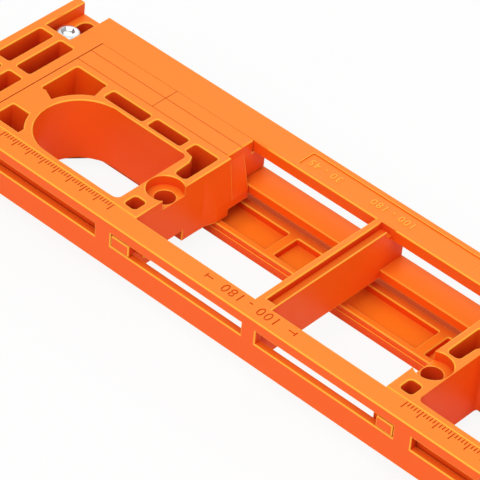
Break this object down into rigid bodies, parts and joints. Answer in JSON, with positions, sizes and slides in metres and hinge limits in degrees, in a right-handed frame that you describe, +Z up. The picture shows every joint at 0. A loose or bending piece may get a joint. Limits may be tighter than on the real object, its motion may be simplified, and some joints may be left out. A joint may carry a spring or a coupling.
{
  "type": "hinge router template",
  "caption": "Long plastic routing frame with sliding cutter plates, a grooved crossbar and a width fence clamped below it by screws at the ends, for cutting hinge recesses in doors.",
  "frame": {"origin": "middle of the bottom of the object's box, level with the underside of the width fence", "axes": "+X along the frame, from the left slider to the right one; +Y from the near rail with the windows to the far rail; +Z up, out of the face that the router runs on"},
  "size_m": [0.239, 0.062, 0.023],
  "materials": {
    "orange_plastic": "satin moulded orange plastic",
    "steel": "bright zinc plated steel"
  },
  "bodies": {
    "frame": {"frame": "orange_plastic"},
    "slider_left": {"slider_left": "orange_plastic"},
    "slider_right": {"slider_right": "orange_plastic"},
    "fence": {"width_fence": "orange_plastic", "fence_screw_left": "steel", "fence_screw_right": "steel", "fence_nut_left": "steel", "fence_nut_right": "steel"}
  },
  "joints": [
    {"name": "slider_left_slide", "type": "slide", "parent": "frame", "child": "slider_left", "axis": [1, 0, 0], "range_m": [0, 0.0343]},
    {"name": "slider_right_slide", "type": "slide", "parent": "frame", "child": "slider_right", "axis": [-1, 0, 0], "range_m": [0, 0.0355]},
    {"name": "fence_slide", "type": "slide", "parent": "frame", "child": "fence", "axis": [0, 1, 0], "range_m": [0, 0.0072]}
  ]
}
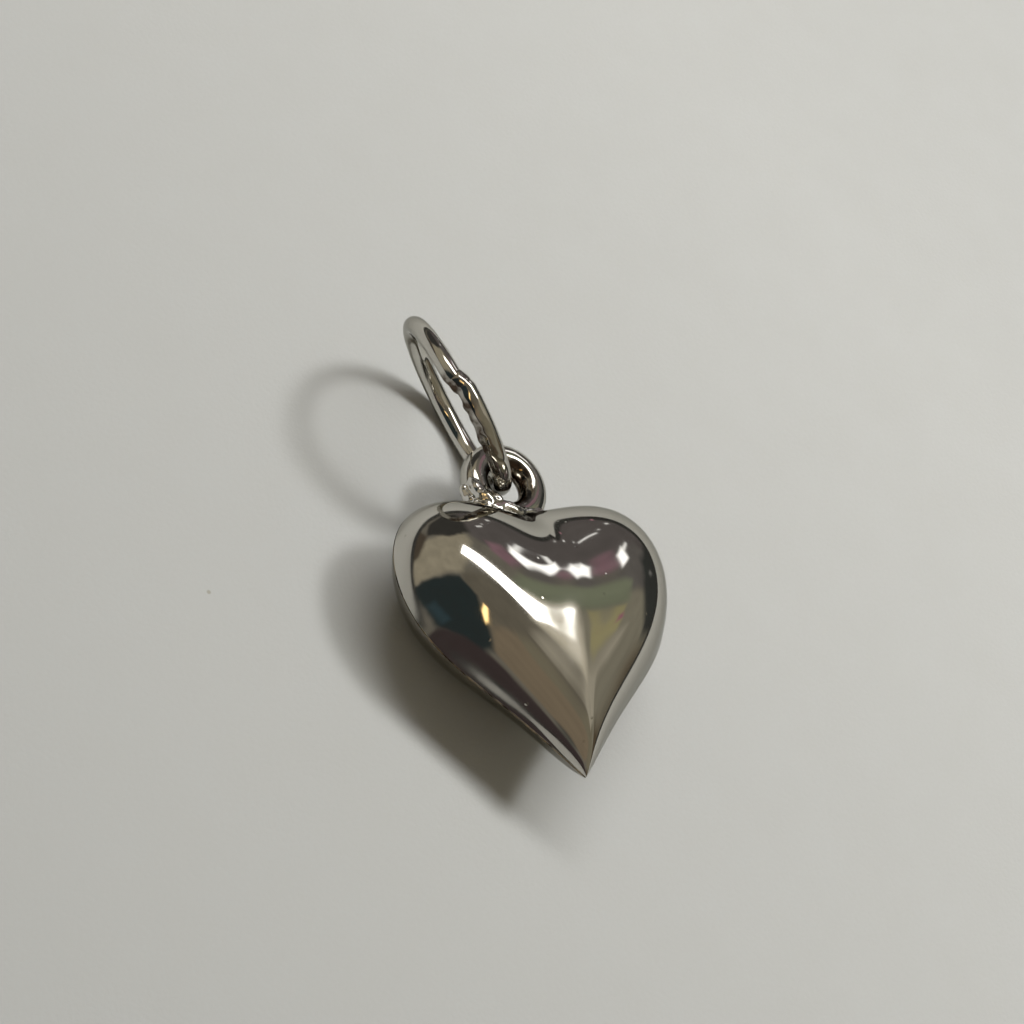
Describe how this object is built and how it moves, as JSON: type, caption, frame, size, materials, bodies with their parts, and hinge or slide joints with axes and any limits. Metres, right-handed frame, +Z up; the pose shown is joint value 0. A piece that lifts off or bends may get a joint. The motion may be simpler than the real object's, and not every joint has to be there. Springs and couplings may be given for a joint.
{
  "type": "puffed heart charm",
  "caption": "Hollow puffed heart charm struck as two halves, with a fixed hanging loop soldered between its lobes and a jump ring that swings in the loop.",
  "frame": {"origin": "on the surface that the charm lies on, under the middle of its overall box", "axes": "+Y from the heart's point towards the hanging loop and the jump ring, +Z up, out of the heart's front"},
  "size_m": [0.0126, 0.0202, 0.0071],
  "materials": {
    "heart_silver": "mirror-polished silver sheet",
    "wire_silver": "polished silver wire",
    "solder": "lumpy, partly polished silver solder",
    "seam_line": "tarnished solder line"
  },
  "bodies": {
    "heart": {"front_shell": "heart_silver", "back_shell": "heart_silver", "seam_solder": "seam_line", "hanging_loop": "wire_silver", "loop_solder": "solder"},
    "ring": {"jump_ring": "wire_silver", "jump_ring_solder": "solder"}
  },
  "joints": [
    {"name": "jump_ring_swing", "type": "hinge", "parent": "heart", "child": "ring", "pos_m": [0, 0.00423, 0.00278], "axis": [1, 0, 0], "range_deg": [-72, 2]}
  ]
}
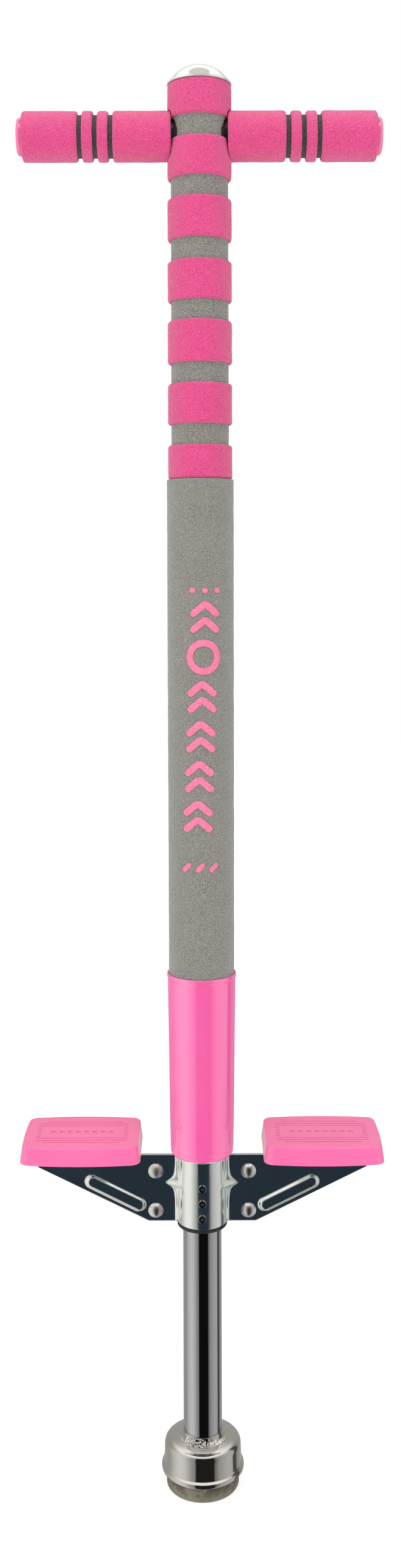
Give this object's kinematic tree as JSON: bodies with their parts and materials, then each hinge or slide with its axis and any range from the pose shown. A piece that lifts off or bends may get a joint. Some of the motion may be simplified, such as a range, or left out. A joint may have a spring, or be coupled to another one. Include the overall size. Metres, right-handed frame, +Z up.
{
  "type": "pogo stick",
  "caption": "Child's spring pogo stick: foam-covered upright and crossbar, bracketed footrests, and a sprung chrome plunger on a rubber foot.",
  "frame": {"origin": "on the floor, at the bottom centre of the rubber foot, on the upright's axis", "axes": "+Z up along the upright, X along the crossbar with the right grip at +X, -Y is the front with the rivets and the graphic"},
  "size_m": [0.2422, 0.06, 0.9373],
  "materials": {
    "black_paint": "gloss black powder coat",
    "cap_plastic": "satin silver-white moulding",
    "pink_plastic": "glossy bright pink moulding",
    "pink_foam": "fine-celled matt foam",
    "grey_foam": "fine-celled matt foam",
    "dark_foam": "fine-celled matt foam",
    "zinc_plate": "bright zinc plate",
    "rivet_steel": "bright steel",
    "chrome_plate": "mirror chrome",
    "black_plastic": "smooth black nylon",
    "white_nylon": "natural nylon",
    "black_rubber": "matt black",
    "spring_steel": "oiled spring wire",
    "gum_rubber": "tan gum rubber, scuffed"
  },
  "bodies": {
    "frame": {"outer_tube": "black_paint", "handlebar_tube": "black_paint", "handlebar_weld": "black_paint", "top_cap": "cap_plastic", "left_end_cap": "pink_plastic", "right_end_cap": "pink_plastic", "left_grip_core": "dark_foam", "right_grip_core": "dark_foam", "left_grip_bands": "pink_foam", "right_grip_bands": "pink_foam", "stem_foam_core": "grey_foam", "stem_foam_bands": "pink_foam", "main_foam_sleeve": "grey_foam", "lower_guard_sleeve": "pink_plastic", "bracket_front": "zinc_plate", "bracket_rear": "zinc_plate", "bracket_rivets": "rivet_steel", "bush_rivets": "rivet_steel", "left_foot_pad": "pink_plastic", "right_foot_pad": "pink_plastic", "left_pad_screws": "rivet_steel", "right_pad_screws": "rivet_steel", "lower_bush": "black_plastic", "rebound_bumper": "black_rubber", "spring_stop_plug": "rivet_steel", "spring_stop_pin": "rivet_steel", "main_spring": "spring_steel"},
    "spring_seat": {"spring_seat": "white_nylon"},
    "plunger": {"plunger_shaft": "chrome_plate", "stop_collar": "rivet_steel", "foot_cup": "chrome_plate", "foot_weld": "chrome_plate", "rubber_tip": "gum_rubber"}
  },
  "joints": [
    {"name": "plunger_slide", "type": "slide", "parent": "frame", "child": "spring_seat", "axis": [0, 0, 1], "range_m": [0, 0.1], "stiffness_N_per_m": 5000, "springref_m": -0.03, "deforming": ["main_spring"]},
    {"name": "plunger_spin", "type": "hinge", "parent": "spring_seat", "child": "plunger", "pos_m": [0, 0, 0.345], "axis": [0, 0, 1], "continuous": true}
  ]
}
┄┄┄┄┄┄┄┄┄┄┄┄┄┄┄┄┄┄┄┄
Extract each line from the entries above that contains the string "lifts".

Describe how this object is built and how it moves, as JSON: type, caption, frame, size, materials, bodies with their parts, and hinge or slide joints with axes and any limits. Metres, right-handed frame, +Z up; the pose shown is joint value 0. A piece that lifts off or bends may get a joint. The motion may be simpler than the real object's, and not every joint has to be there. Springs and couplings may be given for a joint.
Give this object's kinematic tree as JSON: bodies with their parts and materials, then each hinge or slide with its axis and any range from the pose shown. A piece that lifts off or bends may get a joint. Some of the motion may be simplified, such as a range, or left out. A joint may have a spring, or be coupled to another one. Include the overall size. Metres, right-handed frame, +Z up.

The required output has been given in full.